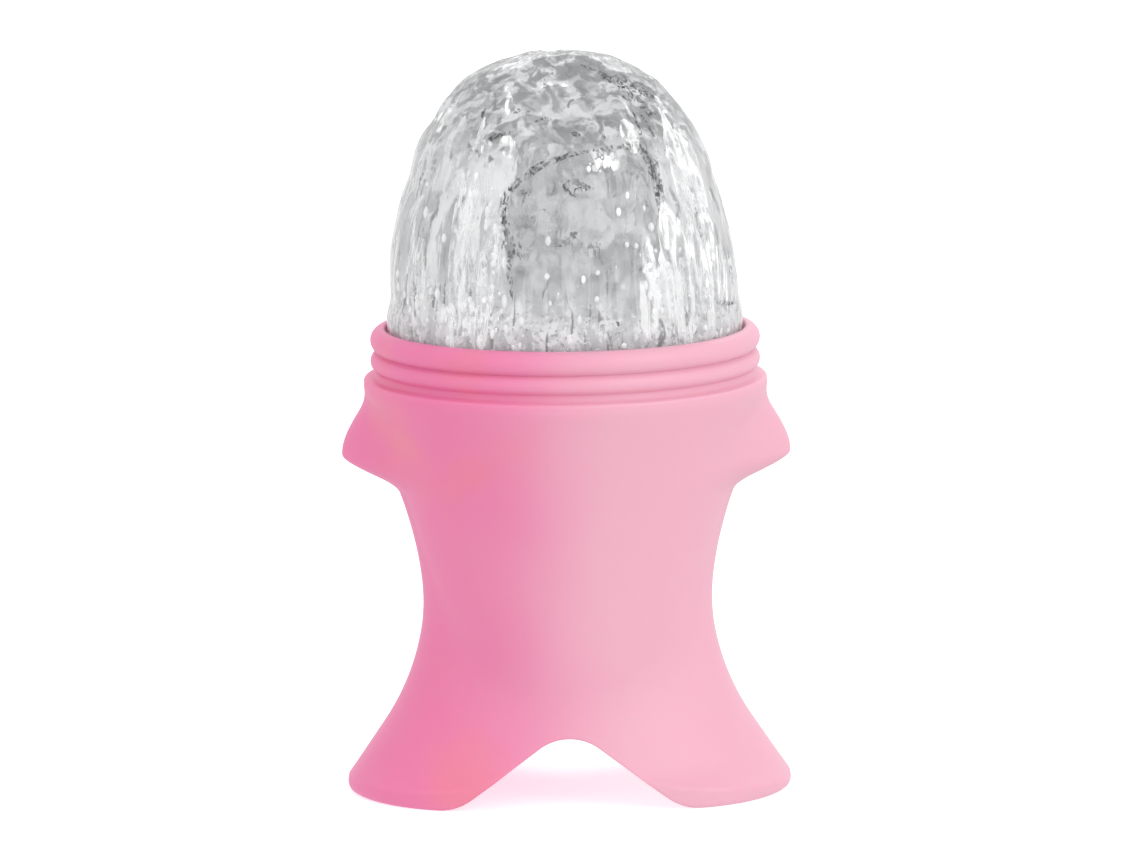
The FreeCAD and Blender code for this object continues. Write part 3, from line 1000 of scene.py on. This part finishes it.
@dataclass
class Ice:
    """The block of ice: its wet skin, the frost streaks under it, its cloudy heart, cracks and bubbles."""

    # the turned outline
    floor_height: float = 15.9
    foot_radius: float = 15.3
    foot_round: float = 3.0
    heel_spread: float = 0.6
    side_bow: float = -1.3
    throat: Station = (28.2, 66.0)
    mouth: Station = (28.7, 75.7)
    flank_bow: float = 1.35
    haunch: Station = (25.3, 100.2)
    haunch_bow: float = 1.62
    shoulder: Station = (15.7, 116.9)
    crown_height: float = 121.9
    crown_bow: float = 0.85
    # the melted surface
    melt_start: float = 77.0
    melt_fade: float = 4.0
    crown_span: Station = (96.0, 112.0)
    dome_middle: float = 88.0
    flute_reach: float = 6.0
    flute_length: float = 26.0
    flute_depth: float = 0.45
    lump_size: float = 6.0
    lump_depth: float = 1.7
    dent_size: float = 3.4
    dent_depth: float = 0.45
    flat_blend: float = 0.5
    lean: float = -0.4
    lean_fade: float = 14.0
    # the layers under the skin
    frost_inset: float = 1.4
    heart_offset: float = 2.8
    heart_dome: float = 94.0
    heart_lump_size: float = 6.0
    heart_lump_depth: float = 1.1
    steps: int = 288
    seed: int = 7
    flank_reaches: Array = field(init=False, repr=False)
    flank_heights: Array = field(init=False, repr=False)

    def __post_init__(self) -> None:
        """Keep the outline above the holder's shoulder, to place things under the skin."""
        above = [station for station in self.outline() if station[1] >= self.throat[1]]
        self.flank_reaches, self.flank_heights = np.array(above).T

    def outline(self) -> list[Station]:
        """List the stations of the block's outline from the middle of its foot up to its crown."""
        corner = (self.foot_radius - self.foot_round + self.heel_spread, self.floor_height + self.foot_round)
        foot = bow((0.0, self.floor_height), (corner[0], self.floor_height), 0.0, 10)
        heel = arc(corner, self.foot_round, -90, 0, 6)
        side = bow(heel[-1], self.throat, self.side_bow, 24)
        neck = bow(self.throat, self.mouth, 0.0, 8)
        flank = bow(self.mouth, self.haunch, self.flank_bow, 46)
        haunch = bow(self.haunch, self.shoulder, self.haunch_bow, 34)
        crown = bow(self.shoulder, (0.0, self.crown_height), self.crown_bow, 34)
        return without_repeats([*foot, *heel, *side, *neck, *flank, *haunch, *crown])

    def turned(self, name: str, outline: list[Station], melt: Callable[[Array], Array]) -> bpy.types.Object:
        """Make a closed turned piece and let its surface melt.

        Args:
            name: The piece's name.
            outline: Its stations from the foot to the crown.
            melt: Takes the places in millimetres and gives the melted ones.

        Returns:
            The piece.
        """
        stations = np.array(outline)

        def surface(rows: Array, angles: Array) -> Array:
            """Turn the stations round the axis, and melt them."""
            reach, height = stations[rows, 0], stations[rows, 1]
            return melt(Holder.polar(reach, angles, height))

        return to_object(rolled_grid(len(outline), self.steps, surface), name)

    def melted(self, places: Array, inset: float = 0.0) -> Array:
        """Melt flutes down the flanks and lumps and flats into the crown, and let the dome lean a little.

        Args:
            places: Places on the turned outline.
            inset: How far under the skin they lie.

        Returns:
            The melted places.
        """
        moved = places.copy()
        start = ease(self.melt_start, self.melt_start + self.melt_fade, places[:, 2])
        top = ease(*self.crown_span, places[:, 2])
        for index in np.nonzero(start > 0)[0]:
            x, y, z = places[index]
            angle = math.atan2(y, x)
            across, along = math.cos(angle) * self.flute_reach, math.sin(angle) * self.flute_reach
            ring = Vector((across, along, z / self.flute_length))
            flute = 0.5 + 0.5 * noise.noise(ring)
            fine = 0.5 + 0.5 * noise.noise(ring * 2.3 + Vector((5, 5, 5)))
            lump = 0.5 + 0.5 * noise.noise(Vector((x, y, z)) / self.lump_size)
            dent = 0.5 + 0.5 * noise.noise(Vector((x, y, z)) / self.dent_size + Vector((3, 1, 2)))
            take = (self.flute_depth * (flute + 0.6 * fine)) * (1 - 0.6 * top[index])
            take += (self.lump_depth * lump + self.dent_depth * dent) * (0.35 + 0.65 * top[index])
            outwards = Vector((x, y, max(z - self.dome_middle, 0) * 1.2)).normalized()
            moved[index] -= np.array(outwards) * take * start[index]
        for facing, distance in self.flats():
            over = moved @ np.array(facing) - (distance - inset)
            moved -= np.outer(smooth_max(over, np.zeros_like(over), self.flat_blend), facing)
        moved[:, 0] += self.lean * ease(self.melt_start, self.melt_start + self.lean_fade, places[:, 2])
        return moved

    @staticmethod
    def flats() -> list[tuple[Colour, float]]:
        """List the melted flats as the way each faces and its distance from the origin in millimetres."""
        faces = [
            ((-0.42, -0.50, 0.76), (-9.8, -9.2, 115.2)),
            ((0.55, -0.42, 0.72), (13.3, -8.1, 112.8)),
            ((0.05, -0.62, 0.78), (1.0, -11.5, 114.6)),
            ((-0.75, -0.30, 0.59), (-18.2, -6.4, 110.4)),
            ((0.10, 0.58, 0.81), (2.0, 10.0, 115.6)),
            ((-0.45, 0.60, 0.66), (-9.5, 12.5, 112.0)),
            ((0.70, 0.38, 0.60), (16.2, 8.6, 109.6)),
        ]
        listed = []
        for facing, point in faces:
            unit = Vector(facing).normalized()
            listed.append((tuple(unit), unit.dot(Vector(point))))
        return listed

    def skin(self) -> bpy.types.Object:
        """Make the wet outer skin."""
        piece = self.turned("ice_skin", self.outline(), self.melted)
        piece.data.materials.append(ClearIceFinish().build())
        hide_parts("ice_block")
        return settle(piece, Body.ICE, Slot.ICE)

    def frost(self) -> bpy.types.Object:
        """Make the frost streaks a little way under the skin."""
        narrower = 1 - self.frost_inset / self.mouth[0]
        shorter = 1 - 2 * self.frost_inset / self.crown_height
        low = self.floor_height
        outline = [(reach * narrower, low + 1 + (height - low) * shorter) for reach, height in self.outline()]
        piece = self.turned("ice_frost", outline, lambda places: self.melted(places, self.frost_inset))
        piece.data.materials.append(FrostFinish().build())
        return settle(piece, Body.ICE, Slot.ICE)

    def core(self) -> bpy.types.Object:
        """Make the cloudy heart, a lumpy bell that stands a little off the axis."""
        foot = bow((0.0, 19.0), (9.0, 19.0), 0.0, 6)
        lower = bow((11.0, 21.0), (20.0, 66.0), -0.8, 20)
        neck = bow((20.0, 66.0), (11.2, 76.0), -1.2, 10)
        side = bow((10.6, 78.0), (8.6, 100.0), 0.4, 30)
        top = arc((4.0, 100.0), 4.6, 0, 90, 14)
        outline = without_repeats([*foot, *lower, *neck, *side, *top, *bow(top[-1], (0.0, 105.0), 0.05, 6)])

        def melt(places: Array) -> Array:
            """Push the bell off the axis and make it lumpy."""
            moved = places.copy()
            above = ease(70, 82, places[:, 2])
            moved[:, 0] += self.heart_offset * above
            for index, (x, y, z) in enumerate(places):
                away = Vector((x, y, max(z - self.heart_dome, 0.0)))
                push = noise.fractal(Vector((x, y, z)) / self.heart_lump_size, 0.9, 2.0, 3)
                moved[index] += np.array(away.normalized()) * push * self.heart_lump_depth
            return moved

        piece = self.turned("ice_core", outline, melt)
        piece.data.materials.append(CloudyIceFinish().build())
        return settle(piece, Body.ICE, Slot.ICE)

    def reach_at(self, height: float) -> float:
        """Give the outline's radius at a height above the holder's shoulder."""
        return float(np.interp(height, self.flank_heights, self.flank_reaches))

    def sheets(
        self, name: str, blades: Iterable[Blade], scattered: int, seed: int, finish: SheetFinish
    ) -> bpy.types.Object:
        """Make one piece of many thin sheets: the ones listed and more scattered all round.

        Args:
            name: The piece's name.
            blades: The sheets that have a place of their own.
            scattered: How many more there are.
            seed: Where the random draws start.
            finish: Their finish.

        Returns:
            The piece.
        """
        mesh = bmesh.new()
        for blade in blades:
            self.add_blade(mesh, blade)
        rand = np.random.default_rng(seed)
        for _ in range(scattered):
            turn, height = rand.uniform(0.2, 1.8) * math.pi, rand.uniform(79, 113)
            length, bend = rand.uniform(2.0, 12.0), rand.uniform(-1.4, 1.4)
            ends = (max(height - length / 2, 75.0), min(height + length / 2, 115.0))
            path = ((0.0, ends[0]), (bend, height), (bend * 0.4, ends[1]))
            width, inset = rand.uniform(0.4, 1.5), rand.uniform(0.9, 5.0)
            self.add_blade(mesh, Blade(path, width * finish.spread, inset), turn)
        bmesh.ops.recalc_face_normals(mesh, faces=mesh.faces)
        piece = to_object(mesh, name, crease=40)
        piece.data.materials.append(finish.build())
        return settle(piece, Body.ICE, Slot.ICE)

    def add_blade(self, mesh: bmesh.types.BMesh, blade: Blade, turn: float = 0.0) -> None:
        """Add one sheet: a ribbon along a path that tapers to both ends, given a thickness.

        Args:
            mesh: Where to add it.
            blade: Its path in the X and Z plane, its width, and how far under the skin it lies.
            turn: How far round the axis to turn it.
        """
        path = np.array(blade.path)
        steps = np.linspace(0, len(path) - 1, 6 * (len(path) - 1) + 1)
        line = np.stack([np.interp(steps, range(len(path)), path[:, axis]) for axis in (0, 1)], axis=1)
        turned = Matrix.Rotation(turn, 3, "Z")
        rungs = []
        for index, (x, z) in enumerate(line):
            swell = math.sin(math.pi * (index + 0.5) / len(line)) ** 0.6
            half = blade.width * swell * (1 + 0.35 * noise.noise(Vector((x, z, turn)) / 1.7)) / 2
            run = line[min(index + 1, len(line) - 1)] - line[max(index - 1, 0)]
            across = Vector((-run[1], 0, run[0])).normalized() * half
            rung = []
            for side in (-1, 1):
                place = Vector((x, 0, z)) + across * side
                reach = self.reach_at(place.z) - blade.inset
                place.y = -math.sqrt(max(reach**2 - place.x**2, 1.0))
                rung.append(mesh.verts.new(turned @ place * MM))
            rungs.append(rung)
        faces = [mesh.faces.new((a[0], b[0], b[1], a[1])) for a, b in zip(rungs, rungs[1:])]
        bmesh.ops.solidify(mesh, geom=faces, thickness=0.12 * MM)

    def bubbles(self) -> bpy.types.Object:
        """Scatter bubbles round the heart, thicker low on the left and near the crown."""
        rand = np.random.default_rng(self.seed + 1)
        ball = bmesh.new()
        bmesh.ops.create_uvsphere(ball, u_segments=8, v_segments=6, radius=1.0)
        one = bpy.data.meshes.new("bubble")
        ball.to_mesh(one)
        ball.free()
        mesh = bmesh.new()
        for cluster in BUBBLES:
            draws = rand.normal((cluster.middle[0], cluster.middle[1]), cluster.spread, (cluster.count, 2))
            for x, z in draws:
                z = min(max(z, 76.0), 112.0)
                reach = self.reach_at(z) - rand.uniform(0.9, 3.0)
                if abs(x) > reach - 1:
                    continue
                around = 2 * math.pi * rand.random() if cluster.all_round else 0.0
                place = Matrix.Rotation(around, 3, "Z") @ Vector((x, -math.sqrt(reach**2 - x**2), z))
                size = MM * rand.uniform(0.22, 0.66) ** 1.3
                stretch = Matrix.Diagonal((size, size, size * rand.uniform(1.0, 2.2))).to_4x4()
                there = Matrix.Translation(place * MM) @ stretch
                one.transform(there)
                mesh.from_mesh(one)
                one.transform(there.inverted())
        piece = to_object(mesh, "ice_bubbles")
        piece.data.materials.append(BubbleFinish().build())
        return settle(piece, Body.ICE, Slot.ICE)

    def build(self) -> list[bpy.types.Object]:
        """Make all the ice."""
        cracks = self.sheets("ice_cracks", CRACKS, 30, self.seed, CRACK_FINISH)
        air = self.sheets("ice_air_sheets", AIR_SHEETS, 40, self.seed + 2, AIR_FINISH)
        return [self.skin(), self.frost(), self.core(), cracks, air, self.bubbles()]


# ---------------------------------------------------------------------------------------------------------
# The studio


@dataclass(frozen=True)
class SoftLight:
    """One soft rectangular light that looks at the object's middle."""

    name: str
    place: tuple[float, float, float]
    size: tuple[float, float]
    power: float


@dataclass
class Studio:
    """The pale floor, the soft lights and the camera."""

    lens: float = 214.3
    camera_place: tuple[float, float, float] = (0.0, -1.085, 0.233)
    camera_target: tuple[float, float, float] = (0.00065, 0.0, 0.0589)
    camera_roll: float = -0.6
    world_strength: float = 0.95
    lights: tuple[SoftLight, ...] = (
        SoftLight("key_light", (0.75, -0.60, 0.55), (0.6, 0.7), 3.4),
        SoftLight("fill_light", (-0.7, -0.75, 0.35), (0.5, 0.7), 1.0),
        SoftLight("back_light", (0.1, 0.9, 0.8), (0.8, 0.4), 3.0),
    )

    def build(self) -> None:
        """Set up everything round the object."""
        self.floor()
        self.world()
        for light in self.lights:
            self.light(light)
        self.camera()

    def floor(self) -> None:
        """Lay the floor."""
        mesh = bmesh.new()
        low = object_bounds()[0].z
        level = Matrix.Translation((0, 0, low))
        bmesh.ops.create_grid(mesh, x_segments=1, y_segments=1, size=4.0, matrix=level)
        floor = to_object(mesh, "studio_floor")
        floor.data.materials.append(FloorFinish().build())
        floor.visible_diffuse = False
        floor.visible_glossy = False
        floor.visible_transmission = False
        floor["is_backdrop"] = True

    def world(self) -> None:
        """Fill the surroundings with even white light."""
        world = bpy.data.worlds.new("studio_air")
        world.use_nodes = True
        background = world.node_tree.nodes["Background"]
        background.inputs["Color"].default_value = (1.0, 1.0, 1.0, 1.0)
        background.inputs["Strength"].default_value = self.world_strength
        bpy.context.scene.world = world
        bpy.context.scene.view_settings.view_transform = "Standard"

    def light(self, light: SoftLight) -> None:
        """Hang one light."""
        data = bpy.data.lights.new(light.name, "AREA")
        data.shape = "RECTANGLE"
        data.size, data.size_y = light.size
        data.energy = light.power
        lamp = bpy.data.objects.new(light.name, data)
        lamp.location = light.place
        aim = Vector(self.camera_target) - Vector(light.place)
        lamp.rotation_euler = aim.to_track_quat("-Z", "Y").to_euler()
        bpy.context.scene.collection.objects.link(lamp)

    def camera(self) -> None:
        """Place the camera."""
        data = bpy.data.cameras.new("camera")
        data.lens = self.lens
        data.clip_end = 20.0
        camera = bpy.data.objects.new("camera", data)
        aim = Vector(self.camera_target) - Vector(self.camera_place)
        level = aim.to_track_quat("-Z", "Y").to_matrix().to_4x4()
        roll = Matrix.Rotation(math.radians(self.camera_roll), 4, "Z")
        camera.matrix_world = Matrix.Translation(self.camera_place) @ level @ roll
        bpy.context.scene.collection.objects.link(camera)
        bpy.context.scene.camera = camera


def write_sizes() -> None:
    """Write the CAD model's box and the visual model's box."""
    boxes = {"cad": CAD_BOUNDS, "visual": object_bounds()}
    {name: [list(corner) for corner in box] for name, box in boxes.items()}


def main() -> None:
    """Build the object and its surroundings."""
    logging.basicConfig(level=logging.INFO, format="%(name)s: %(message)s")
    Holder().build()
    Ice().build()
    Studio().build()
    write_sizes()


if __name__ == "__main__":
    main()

WHAT YOU WILL DO: Beginning at the top of the data, extract each line through the line containing "of ice: its" and return those lines exactly, with nothing added.

EXPECTED ANSWER:
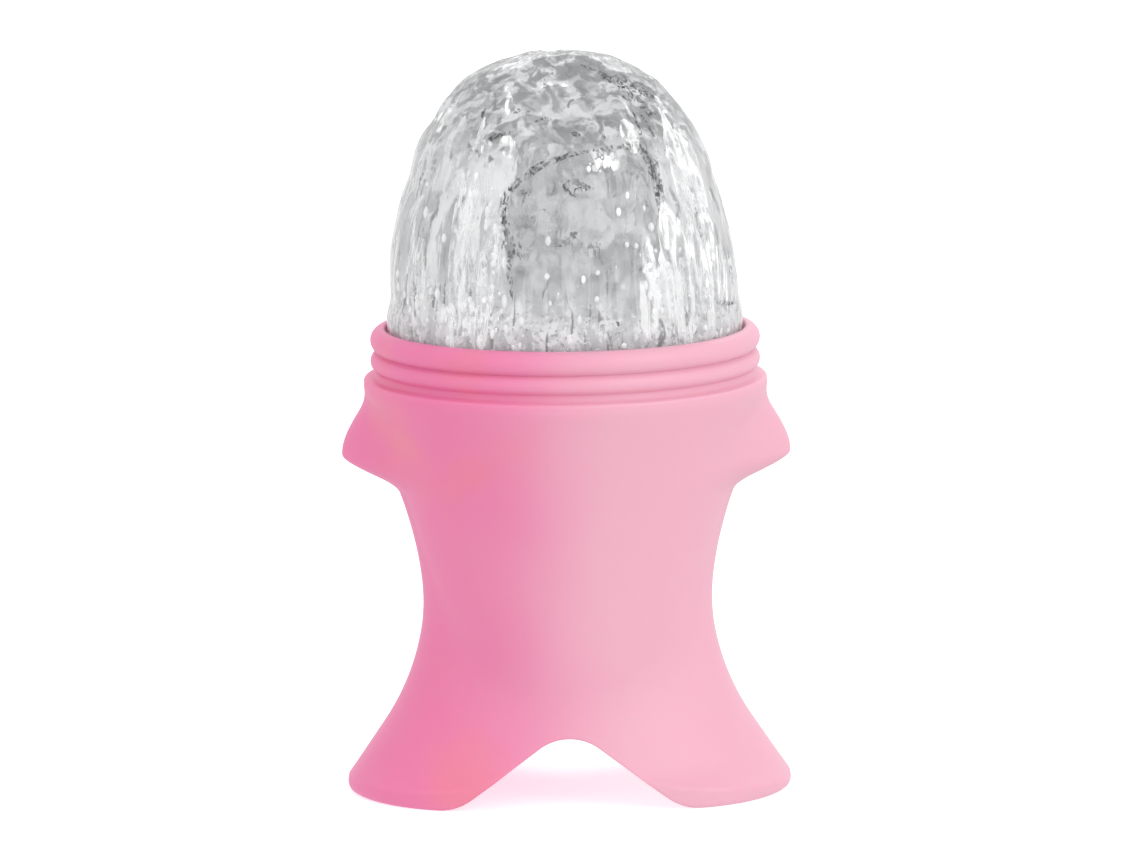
The FreeCAD and Blender code for this object continues. Write part 3, from line 1000 of scene.py on. This part finishes it.
@dataclass
class Ice:
    """The block of ice: its wet skin, the frost streaks under it, its cloudy heart, cracks and bubbles."""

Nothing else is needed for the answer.